Rets - Segundo dados da Delegada da Mulher de Recife, 75% dos assassinatos de mulheres são resultantes de conflitos familiares. Qual a sua análise desses dados? A violência contra a mulher estaria ligada a uma questão cultural? A conivência social com esse tipo de prática não seria um dos principais fatores para os altos índices de impunidade nos casos de violência contra a mulher?

Joana Santos - Existe uma certa acomodação social nesse sentido. O aspecto da cultura reforça a impunidade. Recentemente, uma delegada de uma Unidade Prisional contra Desigualdades em Recife fez uma pesquisa com 80 homens que foram denunciados por agressão a mulheres. Destes, 70% afirmaram não se arrependerem da agressão e a maioria argumentou que seu crime foi resultado de uma “agressão moral” por parte da mulher.

Rets - Você tem notado alguma mudança no comportamento das mulheres agredidas, no que diz respeito a denunciar a violência?

Joana Santos - Nos últimos dois anos o número de denúncias cresceu muito em municípios como Recife e Olinda, cidades onde existem órgãos como a Coordenadoria da Mulher e o Centro de Referência Casa-Abrigo.

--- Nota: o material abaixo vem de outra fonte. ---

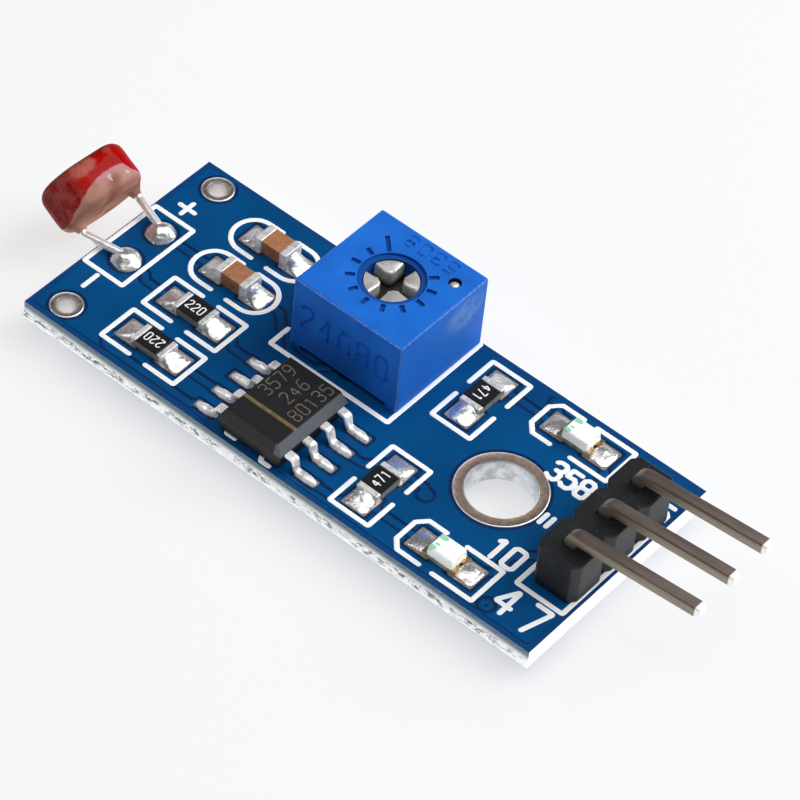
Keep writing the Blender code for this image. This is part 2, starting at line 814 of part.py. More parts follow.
def fillet(top, toe, inner, start=CHIP_PART_LENGTH / 2.0):
    # Solder from an end's face down to the far edge of its pad, seen from the side
    run = toe - start
    return [
        (inner, 0.0),
        (toe, 0.0),
        (toe, SOLDER_EDGE),
        (start + 0.55 * run, 0.18 * top),
        (start + 0.28 * run, 0.4 * top),
        (start + 0.09 * run, 0.72 * top),
        (start, top),
    ]


def end_cap(height, wrap, plate):
    # A terminal that wraps the end of a flat part, with its solder, seen from the side
    end = CHIP_PART_LENGTH / 2.0
    return [
        *fillet(0.9 * height, PAD_REACH, end - wrap),
        (end, height - 0.02),
        (end - 0.02, height),
        (end - wrap, height),
        (end - wrap, height - plate),
        (end - plate, height - plate),
        (end - plate, plate),
        (end - wrap, plate),
    ]


def place_part(name, pieces, looks, module, x, y, turn):
    for suffix, shape, look, extra in pieces:
        make_piece(f"{name}_{suffix}", shape, looks[look], module, (x, y, 0.0), turn + extra)


def build_resistor(name, looks, module, x, y, turn):
    half = CHIP_PART_WIDTH / 2.0
    core = CHIP_PART_LENGTH / 2.0 - END_PLATE
    coat = CHIP_PART_LENGTH / 2.0 - RESISTOR_WRAP - 0.02
    shelf = RESISTOR_HEIGHT - END_PLATE
    body = [
        (-core, END_PLATE),
        (core, END_PLATE),
        (core, shelf),
        (coat, shelf),
        (coat - 0.05, RESISTOR_HEIGHT + RESISTOR_COAT),
        (0.05 - coat, RESISTOR_HEIGHT + RESISTOR_COAT),
        (-coat, shelf),
        (-core, shelf),
    ]
    cap = end_cap(RESISTOR_HEIGHT, RESISTOR_WRAP, END_PLATE)
    pieces = [
        ("body", prism(body, -half, half, "Y"), "black_coat", 0.0),
        ("end_a", prism(cap, -half, half, "Y"), "tin", 180.0),
        ("end_b", prism(cap, -half, half, "Y"), "tin", 0.0),
    ]
    place_part(name, pieces, looks, module, x, y, turn)


def build_capacitor(name, looks, module, x, y):
    end, half = CHIP_PART_LENGTH / 2.0, CHIP_PART_WIDTH / 2.0
    core = (2.0 * (end - END_PLATE), 2.0 * (half - END_PLATE), END_PLATE, CAPACITOR_HEIGHT - END_PLATE)
    make_piece(f"{name}_body", box(*core), looks["capacitor"], module, (x, y, 0.0))
    for suffix, turn in (("end_a", 180.0), ("end_b", 0.0)):
        middle = end - CAPACITOR_WRAP / 2.0
        block = box(CAPACITOR_WRAP, CHIP_PART_WIDTH, 0.0, CAPACITOR_HEIGHT, x=middle)
        shell = bevelled(block, CAPACITOR_EDGE, 1, lambda edge: min(v.co.x for v in edge.verts) > middle)
        cap = make_piece(f"{name}_{suffix}", shell, looks["tin"], module, (x, y, 0.0), turn)
        toe = fillet(0.75 * CAPACITOR_HEIGHT, PAD_REACH, end - CAPACITOR_EDGE, end)
        toe.append((end - CAPACITOR_EDGE, 0.75 * CAPACITOR_HEIGHT))
        inset = half - CAPACITOR_EDGE
        combine(cap, prism(toe, -inset, inset, "Y"), "UNION", "solder")
        combine(cap, box(*core), name="core")


def build_led(name, looks, module, x, y):
    end, half = CHIP_PART_LENGTH / 2.0, CHIP_PART_WIDTH / 2.0
    core, shelf = end - LED_PLATE, LED_BASE_HEIGHT - LED_PLATE
    lens = LED_LENS_LENGTH / 2.0
    base_outline = [
        (-core, LED_PLATE),
        (core, LED_PLATE),
        (core, shelf),
        (lens + 0.03, shelf),
        (lens + 0.03, LED_BASE_HEIGHT),
        (-lens - 0.03, LED_BASE_HEIGHT),
        (-lens - 0.03, shelf),
        (-core, shelf),
    ]
    place = (x, y, 0.0)
    plate = prism(base_outline, -half, half, "Y")
    base = make_piece(f"{name}_base", plate, looks["led_base"], module, place)
    notches = [cylinder(LED_NOTCH_RADIUS, -0.5, 1.0, sign * end, 0.0, LED_NOTCH_STEPS) for sign in (-1, 1)]
    combine(base, merged(*notches), name="notches")
    top = LED_BASE_HEIGHT + LED_LENS_HEIGHT
    inset = LED_LENS_DRAFT
    rings = [
        rectangle_ring(LED_BASE_HEIGHT, lens, half),
        rectangle_ring(top - LED_LENS_EDGE, lens - 0.7 * inset, half - 0.3 * inset),
        rectangle_ring(top, lens - inset - LED_LENS_EDGE, half - LED_LENS_EDGE),
    ]
    make_piece(f"{name}_lens", loft(rings), looks["lens"], module, place)
    cap = end_cap(LED_BASE_HEIGHT, end - lens - 0.05, LED_PLATE)
    for suffix, turn in (("end_a", 180.0), ("end_b", 0.0)):
        shape = prism(cap, -half, half, "Y")
        terminal = make_piece(f"{name}_{suffix}", shape, looks["tin"], module, place, turn)
        # Its metal lines the base's notch.
        corner = 1.0 / cos(pi / LED_NOTCH_STEPS)
        liner = (LED_NOTCH_RADIUS - LED_PLATE, LED_NOTCH_RADIUS)
        lining = sector(liner[0] * corner * 0.8, liner[1] * corner, 0.0, LED_BASE_HEIGHT, 180.0, 90.0)
        bmesh.ops.translate(lining, vec=(end, 0.0, 0.0), verts=lining.verts)
        combine(terminal, lining, "UNION", "lining")
        combine(terminal, cylinder(liner[0], LED_NOTCH_FLOOR, 1.0, end, 0.0, LED_NOTCH_STEPS), name="notch")


def build_chip_parts(looks, module):
    rows = [COLUMN_Y + i * COLUMN_PITCH for i in range(4)]
    resistors = [(COLUMN_X, rows[0], 0.0), (COLUMN_X, rows[1], 0.0)]
    resistors += [(LOAD_X, -LOAD_Y, 90.0), (LOAD_X, LOAD_Y, 90.0)]
    for i, (x, y, turn) in enumerate(resistors):
        build_resistor(f"resistor_{i + 1}", looks, module, x, y, turn)
    for i, y in enumerate(rows[2:]):
        build_capacitor(f"capacitor_{i + 1}", looks, module, CAPACITOR_X, y)
    for i, sign in enumerate((-1, 1)):
        build_led(f"led_{i + 1}", looks, module, LED_X, sign * LED_Y)


def header_outline():
    # Three square ways in a row, pinched where they meet
    half, pinch = HEADER_WIDTH / 2.0, HEADER_WIDTH / 2.0 - HEADER_NOTCH
    right = []
    for i in range(HEADER_WAYS):
        low = (i - HEADER_WAYS / 2.0) * HEADER_PITCH
        high = low + HEADER_PITCH
        right += [
            (pinch, low),
            (half, low + HEADER_NOTCH_LENGTH),
            (half, high - HEADER_NOTCH_LENGTH),
        ]
    right.append((pinch, HEADER_WAYS / 2.0 * HEADER_PITCH))
    return right + [(-x, y) for x, y in reversed(right)]


def build_header(looks, module):
    place = (HEADER_X, HEADER_Y, 0.0)
    block = prism(header_outline(), 0.0, HEADER_HEIGHT)
    housing = make_piece("header_housing", block, looks["plastic"], module, place)
    hole = PIN_SIDE + 2.0 * FIT_GAP
    holes = [box(hole, hole, -1.0, HEADER_HEIGHT + 1.0, y=y - HEADER_Y) for x, y in header_pin_places()]
    combine(housing, merged(*holes), name="pin_holes")
    level = HEADER_HEIGHT + PIN_BEND + PIN_BEND_GAP
    for i, (x, y) in enumerate(header_pin_places()):
        reach = PIN_REACH - PIN_POINT
        rise = tan(radians(PIN_RISE))
        corners = [
            Vector((x, y, -BOARD_THICK - STUB_LENGTH)),
            Vector((x, y, level)),
            Vector((x + reach, y, level + reach * rise)),
        ]
        wire = swept(rounded_path(corners, PIN_BEND), square(PIN_SIDE), (0.0, 1.0, 0.0))
        shape_point(wire, x + PIN_REACH)
        pin = make_piece(f"header_pin_{i + 1}", wire, looks["tin"], module)
        joint = turned(joint_profile(PIN_HOLE_RADIUS, PIN_SIDE / 2.0, [(0.0, 0.0)]), SMALL_STEPS)
        bmesh.ops.translate(joint, vec=(x, y, 0.0), verts=joint.verts)
        combine(pin, joint, "UNION", "solder")


def shape_point(wire, tip):
    # Draws the end face out to the tip and narrows it, which leaves a small flat end.
    wire.faces.ensure_lookup_table()
    end = max(wire.faces, key=lambda face: face.calc_center_median().x if len(face.verts) == 4 else -1.0)
    made = bmesh.ops.extrude_discrete_faces(wire, faces=[end])["faces"][0]
    centre = made.calc_center_median()
    way = Vector((cos(radians(PIN_RISE)), 0.0, sin(radians(PIN_RISE))))
    step = (tip - centre.x) / way.x
    for vert in made.verts:
        vert.co = centre + way * step + (vert.co - centre) * PIN_POINT_SHARE


def make_looks():
    return {
        "mask": make_material("board_mask", (0.01, 0.08, 0.24), 0.35),
        "tin": make_material("tin", (0.72, 0.71, 0.69), 0.3, 1.0),
        "cell": make_material("cell_resin", (0.55, 0.12, 0.1), 0.25),
        "track": make_material("cell_track", (0.5, 0.1, 0.03), 0.5),
        "trimmer": make_material("trimmer_blue", (0.02, 0.14, 0.6), 0.45),
        "rotor": make_material("rotor_metal", (0.6, 0.6, 0.58), 0.35, 1.0),
        "brass": make_material("spring_brass", (0.75, 0.55, 0.25), 0.3, 1.0),
        "rubber": make_material("seal_rubber", (0.03, 0.03, 0.03), 0.7),
        "ceramic": make_material("ceramic", (0.85, 0.84, 0.8), 0.6),
        "chip": make_material("chip_epoxy", (0.03, 0.03, 0.03), 0.5),
        "black_coat": make_material("resistor_coat", (0.02, 0.02, 0.02), 0.4),
        "capacitor": make_material("capacitor_ceramic", (0.35, 0.17, 0.09), 0.5),
        "led_base": make_material("led_laminate", (0.8, 0.78, 0.7), 0.5),
        "lens": make_material("led_lens", (0.85, 0.9, 0.85), 0.2),
        "plastic": make_material("header_plastic", (0.015, 0.015, 0.015), 0.45),
    }


def main():
    clear_scene()
    looks = make_looks()
    middle = (lowest_x() + HEADER_X + PIN_REACH) / 2.0
    module = make_empty("module", None, (-middle, 0.0, BOARD_THICK + STUB_LENGTH))
    build_board(looks, module)
    build_plating(looks, module)
    build_cell(looks, module)
    build_trimmer(looks, module)
    build_chip(looks, module)
    build_chip_leads(looks, module)
    build_chip_parts(looks, module)
    build_header(looks, module)


main()
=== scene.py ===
# Light sensor module: print, solder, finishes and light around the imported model
import math

import bmesh
import bpy
from mathutils import Euler, Matrix, Vector, noise


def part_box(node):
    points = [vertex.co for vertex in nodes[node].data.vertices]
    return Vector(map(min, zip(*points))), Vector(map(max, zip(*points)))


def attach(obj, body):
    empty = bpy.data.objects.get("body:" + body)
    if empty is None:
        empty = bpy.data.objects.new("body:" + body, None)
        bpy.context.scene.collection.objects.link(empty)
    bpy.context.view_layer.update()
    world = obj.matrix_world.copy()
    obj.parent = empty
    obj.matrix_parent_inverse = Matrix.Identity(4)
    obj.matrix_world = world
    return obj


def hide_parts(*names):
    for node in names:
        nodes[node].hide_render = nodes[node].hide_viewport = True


# A fixed seed for the unevenness of solder and resin, so that every run gives the same shapes
noise.seed_set(1796062441)

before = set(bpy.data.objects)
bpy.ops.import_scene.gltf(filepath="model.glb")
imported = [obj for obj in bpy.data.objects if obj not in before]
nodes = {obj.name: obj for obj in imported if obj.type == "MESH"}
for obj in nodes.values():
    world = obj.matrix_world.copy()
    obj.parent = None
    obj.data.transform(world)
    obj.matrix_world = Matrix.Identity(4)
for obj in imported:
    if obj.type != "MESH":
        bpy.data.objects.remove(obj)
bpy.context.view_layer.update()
print("frame loaded:", len(nodes), "nodes")

# Places below are millimetres on the board: x from the cell's end, y across, z from its top face.
mm = 0.001
boardLow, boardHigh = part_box("circuit_board")
toFrame = Matrix.Translation((boardLow.x, 0.0, boardHigh.z)) @ Matrix.Scale(mm, 4)
board = {
    "length": (boardHigh.x - boardLow.x) / mm,
    "width": (boardHigh.y - boardLow.y) / mm,
    "thick": (boardHigh.z - boardLow.z) / mm,
    "pour": 0.03,  # copper under the mask
    "pad": 0.036,
}


def boardBox(node):
    # A node's corners in board millimetres
    back = toFrame.inverted()
    low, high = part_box(node)
    return back @ low, back @ high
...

Recentemente, um grupo popular ligado ao Fórum, inspirado numa experiência do Uruguai, passou a realizar o chamado “apitaço”. Quando uma mulher está sendo agredida no bairro de Casa Amarela, em Recife, outras mulheres começam a soprar apitos com o intuito de inibir o agressor, sem entrar em confronto direto com ele. Essa é uma ação política que busca sensibilizar a comunidade para enfrentar o ato de violência em si e tem sido bastante eficaz.

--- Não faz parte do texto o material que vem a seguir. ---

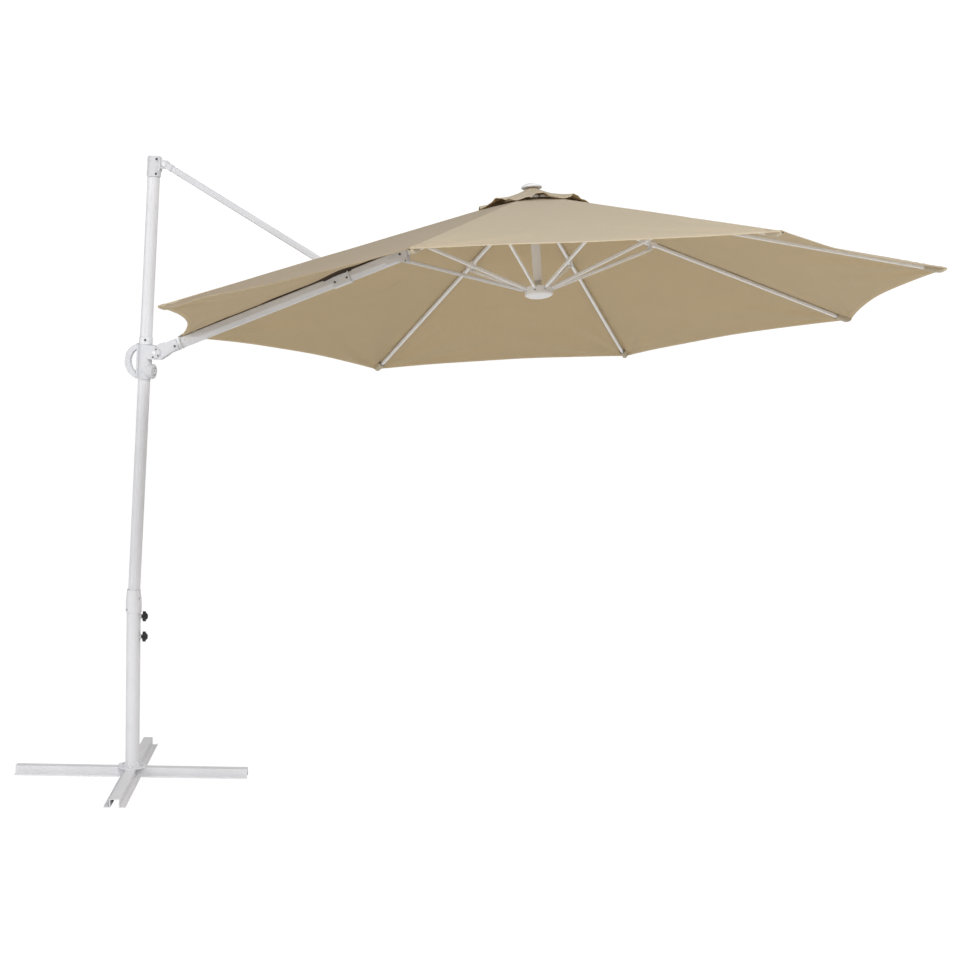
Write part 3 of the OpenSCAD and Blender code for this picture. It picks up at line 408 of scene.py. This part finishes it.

Outra ação importante realizada foi no caso do assassinato de uma mulher pelo sogro na frente do próprio filho, em uma das regiões mais violentas de Recife. Em menos de um mês o agressor foi preso. Realizamos uma passeata no bairro com o objetivo de usar a fala pública para afirmar que aquele não era um caso isolado e que a violência contra a mulher precisa ser combatida.